If a corporation does seek to break the trade-off between doing well and doing good by living a 'good life', the key is innovation. Nobody has ever broken an existing trade-off by benchmarking others and replicating what they do. In order to break the trade-off, a corporation must imagine doing something good for the world that will be rewarded by customers, employees or regulators to a sufficient extent that it will be good for shareholders too. Sometimes a corporation can do this alone as did The Body Shop when it pioneered animal and eco-friendly beauty care products. Customers and employees loved it and Anita Roddick created massive amounts of shareholder value. Sometimes a corporation needs help from others in an industry as cement giant Holcim did when it formed the Cement Sustainability Initiative to lower carbon emissions in the notoriously high-emitting cement industry. Producers representing half of the world cement production participate in self-regulatory actions aimed at making the cement industry environmentally friendlier.

These are big examples but every corporation has the opportunity to look at myriad existing trade-offs from big to small that pit making an extra buck against making the world a better place and asking how they might innovate around that trade-off. As with all innovations, some will fail and some will succeed. The good news is that the ones that succeed -- i.e. make the world a better place and make a buck -- get quickly copied. The Body Shop has plenty of competitors legitimately making the same environmental and animal-protection claims -- and arguably the world is a lot better place for The Body Shop's innovation than if only The Body Shop had done it.
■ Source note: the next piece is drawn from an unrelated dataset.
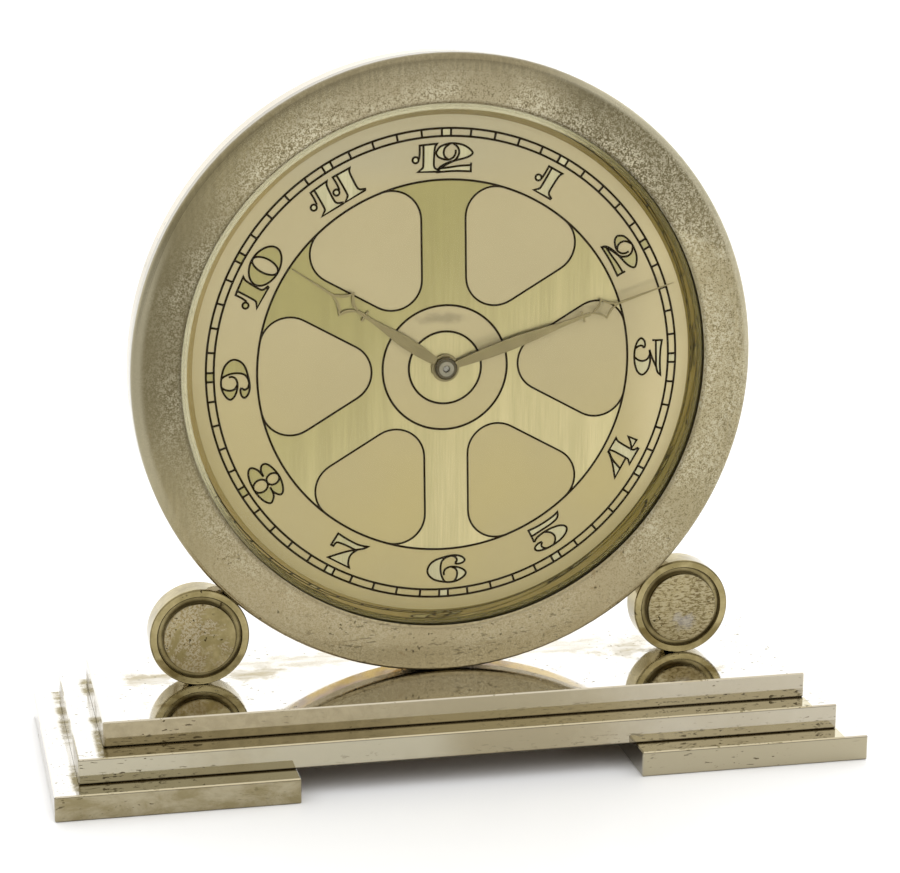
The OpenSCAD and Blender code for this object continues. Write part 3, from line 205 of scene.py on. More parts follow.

This illustrates the key role of corporations in making the world a better place. They see an existing trade-off between making profit and providing something that will be meaningful to customers and/or employees and/or regulators. They innovate to overcome the trade-off. They succeed. And lots of corporations copy-cat until such time as the innovation becomes standard operating practice and the world is a better place.

There are two factors that limit progress of this sort. The first is the belief on the part of all players in the system -- executives, customers, employees, regulators, commentators -- that there are fundamental, immutable trade-offs between doing well and doing good. The second is the unwillingness of customers in particular to reward corporations for innovation in overcoming such trade-offs. If nobody believes it is doable without experiencing the downside of the trade-off, few if any will try. And when a corporation tries, if the reaction of customers is lukewarm or negative, the corporation won't be encouraged to try again.

On this front, there is good and bad news. The bad news is that sometimes customers can be pretty pathetic on this front. I have long worked with Procter & Gamble and in the early 1990s, it had a big initiative in environmentally friendly packaging. The centerpiece was a thin-film refill container for its huge-selling Tide Liquid Detergent. The concept was that after you bought your first regular bottle of Liquid Tide, you would thereafter buy refills in containers made of thin film that had one-tenth the environmental footprint of the original bottle. All that was required of the consumer was to snip off the corner of the container and pour the liquid into the original bottle. Perfectionist company that it is, P&G worked engineering miracles to make the container stand properly on the shelf, have great graphics on the film, be easy for the consumer to pour, etc. Nonetheless the result: complete disaster. Consumers refused to buy the refillable container to such an extent that the first shipment of refills sat on store shelves until they were sharply discounted to get them to move. The initiative was junked and it sent a chill across the company for a number of years in terms of further such bold attempts.

The good news is that was 20 years ago and consumers have really changed. Their eco-friendly desires build entire brands (e.g. Prius) and corporations (e.g. Whole Foods). They do hold the key in turning the apparent trade-offs into win-win. They can provide the encouragement to innovate and then reward it with their purchases and loyalty. And every such win will encourage more corporations to innovate.

Will there continue to be trade-offs between shareholder value maximization and social good? Absolutely. We live in an imperfect world. Does there have to be a trade-off between the two in all instances? Only if we collectively decide to make it so. Let's not. Let's encourage and reward innovation that produces shareholder value by making the world a better place!